INFORMATION SHOWN:
§
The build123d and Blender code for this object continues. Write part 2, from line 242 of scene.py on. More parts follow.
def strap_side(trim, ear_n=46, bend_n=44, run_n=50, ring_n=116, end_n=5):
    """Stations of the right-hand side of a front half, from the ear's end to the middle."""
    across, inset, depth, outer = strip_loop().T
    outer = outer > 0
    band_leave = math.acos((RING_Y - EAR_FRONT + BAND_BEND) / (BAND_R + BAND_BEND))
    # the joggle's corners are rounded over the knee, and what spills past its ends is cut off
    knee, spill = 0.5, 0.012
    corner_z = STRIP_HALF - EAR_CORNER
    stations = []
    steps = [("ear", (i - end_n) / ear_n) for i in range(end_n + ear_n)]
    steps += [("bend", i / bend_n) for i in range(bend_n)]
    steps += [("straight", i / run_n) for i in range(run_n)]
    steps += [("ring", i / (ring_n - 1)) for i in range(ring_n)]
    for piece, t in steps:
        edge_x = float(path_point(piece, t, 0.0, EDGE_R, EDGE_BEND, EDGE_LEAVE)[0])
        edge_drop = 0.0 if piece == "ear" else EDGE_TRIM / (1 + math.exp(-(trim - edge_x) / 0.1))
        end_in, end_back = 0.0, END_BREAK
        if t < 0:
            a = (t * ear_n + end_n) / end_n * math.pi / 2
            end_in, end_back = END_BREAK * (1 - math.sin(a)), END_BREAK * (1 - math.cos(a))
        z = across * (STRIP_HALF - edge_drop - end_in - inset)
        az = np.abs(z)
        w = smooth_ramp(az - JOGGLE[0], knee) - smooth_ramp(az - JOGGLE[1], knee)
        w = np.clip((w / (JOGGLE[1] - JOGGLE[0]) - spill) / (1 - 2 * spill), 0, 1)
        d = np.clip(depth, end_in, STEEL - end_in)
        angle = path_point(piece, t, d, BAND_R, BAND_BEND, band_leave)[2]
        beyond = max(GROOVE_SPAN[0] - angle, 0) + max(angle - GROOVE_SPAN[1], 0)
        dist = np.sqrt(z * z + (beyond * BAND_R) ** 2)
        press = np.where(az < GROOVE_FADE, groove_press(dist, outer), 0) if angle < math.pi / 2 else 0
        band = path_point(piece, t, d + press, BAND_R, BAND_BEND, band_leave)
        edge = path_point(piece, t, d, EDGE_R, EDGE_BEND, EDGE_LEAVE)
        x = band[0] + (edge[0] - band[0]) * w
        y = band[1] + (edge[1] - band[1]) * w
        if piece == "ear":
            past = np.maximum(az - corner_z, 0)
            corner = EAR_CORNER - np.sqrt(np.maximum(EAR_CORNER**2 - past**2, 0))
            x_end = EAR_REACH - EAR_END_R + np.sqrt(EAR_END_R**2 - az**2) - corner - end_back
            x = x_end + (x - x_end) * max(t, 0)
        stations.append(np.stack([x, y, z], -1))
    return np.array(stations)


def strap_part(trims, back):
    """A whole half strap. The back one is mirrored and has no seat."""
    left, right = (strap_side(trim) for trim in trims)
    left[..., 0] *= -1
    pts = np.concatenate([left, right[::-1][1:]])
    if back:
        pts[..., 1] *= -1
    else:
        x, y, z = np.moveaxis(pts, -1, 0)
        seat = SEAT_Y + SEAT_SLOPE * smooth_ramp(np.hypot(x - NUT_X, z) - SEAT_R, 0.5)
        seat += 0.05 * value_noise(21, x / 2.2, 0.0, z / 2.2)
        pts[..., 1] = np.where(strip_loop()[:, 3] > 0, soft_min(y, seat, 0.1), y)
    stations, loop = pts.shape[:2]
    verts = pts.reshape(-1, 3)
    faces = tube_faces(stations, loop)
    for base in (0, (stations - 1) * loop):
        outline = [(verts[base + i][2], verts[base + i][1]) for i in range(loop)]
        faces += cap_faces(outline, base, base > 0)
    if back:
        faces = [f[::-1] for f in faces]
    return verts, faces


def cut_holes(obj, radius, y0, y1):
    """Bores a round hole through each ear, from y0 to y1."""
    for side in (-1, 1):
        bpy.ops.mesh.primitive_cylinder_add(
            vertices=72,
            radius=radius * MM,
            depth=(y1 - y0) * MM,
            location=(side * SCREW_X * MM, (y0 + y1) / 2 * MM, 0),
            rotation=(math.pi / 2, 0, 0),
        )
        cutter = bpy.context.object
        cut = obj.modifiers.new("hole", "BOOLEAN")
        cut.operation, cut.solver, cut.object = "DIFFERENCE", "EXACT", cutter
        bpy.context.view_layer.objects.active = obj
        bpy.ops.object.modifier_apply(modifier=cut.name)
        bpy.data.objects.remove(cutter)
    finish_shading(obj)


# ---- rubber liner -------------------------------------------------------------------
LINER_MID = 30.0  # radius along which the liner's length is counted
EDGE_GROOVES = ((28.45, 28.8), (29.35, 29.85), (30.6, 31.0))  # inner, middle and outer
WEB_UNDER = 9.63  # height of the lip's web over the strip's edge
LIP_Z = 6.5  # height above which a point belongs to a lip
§
SET EXERCISE: Using the data above, reproduce every line exactly.

ANSWER TO THIS EXERCISE:
The build123d and Blender code for this object continues. Write part 2, from line 242 of scene.py on. More parts follow.
def strap_side(trim, ear_n=46, bend_n=44, run_n=50, ring_n=116, end_n=5):
    """Stations of the right-hand side of a front half, from the ear's end to the middle."""
    across, inset, depth, outer = strip_loop().T
    outer = outer > 0
    band_leave = math.acos((RING_Y - EAR_FRONT + BAND_BEND) / (BAND_R + BAND_BEND))
    # the joggle's corners are rounded over the knee, and what spills past its ends is cut off
    knee, spill = 0.5, 0.012
    corner_z = STRIP_HALF - EAR_CORNER
    stations = []
    steps = [("ear", (i - end_n) / ear_n) for i in range(end_n + ear_n)]
    steps += [("bend", i / bend_n) for i in range(bend_n)]
    steps += [("straight", i / run_n) for i in range(run_n)]
    steps += [("ring", i / (ring_n - 1)) for i in range(ring_n)]
    for piece, t in steps:
        edge_x = float(path_point(piece, t, 0.0, EDGE_R, EDGE_BEND, EDGE_LEAVE)[0])
        edge_drop = 0.0 if piece == "ear" else EDGE_TRIM / (1 + math.exp(-(trim - edge_x) / 0.1))
        end_in, end_back = 0.0, END_BREAK
        if t < 0:
            a = (t * ear_n + end_n) / end_n * math.pi / 2
            end_in, end_back = END_BREAK * (1 - math.sin(a)), END_BREAK * (1 - math.cos(a))
        z = across * (STRIP_HALF - edge_drop - end_in - inset)
        az = np.abs(z)
        w = smooth_ramp(az - JOGGLE[0], knee) - smooth_ramp(az - JOGGLE[1], knee)
        w = np.clip((w / (JOGGLE[1] - JOGGLE[0]) - spill) / (1 - 2 * spill), 0, 1)
        d = np.clip(depth, end_in, STEEL - end_in)
        angle = path_point(piece, t, d, BAND_R, BAND_BEND, band_leave)[2]
        beyond = max(GROOVE_SPAN[0] - angle, 0) + max(angle - GROOVE_SPAN[1], 0)
        dist = np.sqrt(z * z + (beyond * BAND_R) ** 2)
        press = np.where(az < GROOVE_FADE, groove_press(dist, outer), 0) if angle < math.pi / 2 else 0
        band = path_point(piece, t, d + press, BAND_R, BAND_BEND, band_leave)
        edge = path_point(piece, t, d, EDGE_R, EDGE_BEND, EDGE_LEAVE)
        x = band[0] + (edge[0] - band[0]) * w
        y = band[1] + (edge[1] - band[1]) * w
        if piece == "ear":
            past = np.maximum(az - corner_z, 0)
            corner = EAR_CORNER - np.sqrt(np.maximum(EAR_CORNER**2 - past**2, 0))
            x_end = EAR_REACH - EAR_END_R + np.sqrt(EAR_END_R**2 - az**2) - corner - end_back
            x = x_end + (x - x_end) * max(t, 0)
        stations.append(np.stack([x, y, z], -1))
    return np.array(stations)


def strap_part(trims, back):
    """A whole half strap. The back one is mirrored and has no seat."""
    left, right = (strap_side(trim) for trim in trims)
    left[..., 0] *= -1
    pts = np.concatenate([left, right[::-1][1:]])
    if back:
        pts[..., 1] *= -1
    else:
        x, y, z = np.moveaxis(pts, -1, 0)
        seat = SEAT_Y + SEAT_SLOPE * smooth_ramp(np.hypot(x - NUT_X, z) - SEAT_R, 0.5)
        seat += 0.05 * value_noise(21, x / 2.2, 0.0, z / 2.2)
        pts[..., 1] = np.where(strip_loop()[:, 3] > 0, soft_min(y, seat, 0.1), y)
    stations, loop = pts.shape[:2]
    verts = pts.reshape(-1, 3)
    faces = tube_faces(stations, loop)
    for base in (0, (stations - 1) * loop):
        outline = [(verts[base + i][2], verts[base + i][1]) for i in range(loop)]
        faces += cap_faces(outline, base, base > 0)
    if back:
        faces = [f[::-1] for f in faces]
    return verts, faces


def cut_holes(obj, radius, y0, y1):
    """Bores a round hole through each ear, from y0 to y1."""
    for side in (-1, 1):
        bpy.ops.mesh.primitive_cylinder_add(
            vertices=72,
            radius=radius * MM,
            depth=(y1 - y0) * MM,
            location=(side * SCREW_X * MM, (y0 + y1) / 2 * MM, 0),
            rotation=(math.pi / 2, 0, 0),
        )
        cutter = bpy.context.object
        cut = obj.modifiers.new("hole", "BOOLEAN")
        cut.operation, cut.solver, cut.object = "DIFFERENCE", "EXACT", cutter
        bpy.context.view_layer.objects.active = obj
        bpy.ops.object.modifier_apply(modifier=cut.name)
        bpy.data.objects.remove(cutter)
    finish_shading(obj)


# ---- rubber liner -------------------------------------------------------------------
LINER_MID = 30.0  # radius along which the liner's length is counted
EDGE_GROOVES = ((28.45, 28.8), (29.35, 29.85), (30.6, 31.0))  # inner, middle and outer
WEB_UNDER = 9.63  # height of the lip's web over the strip's edge
LIP_Z = 6.5  # height above which a point belongs to a lip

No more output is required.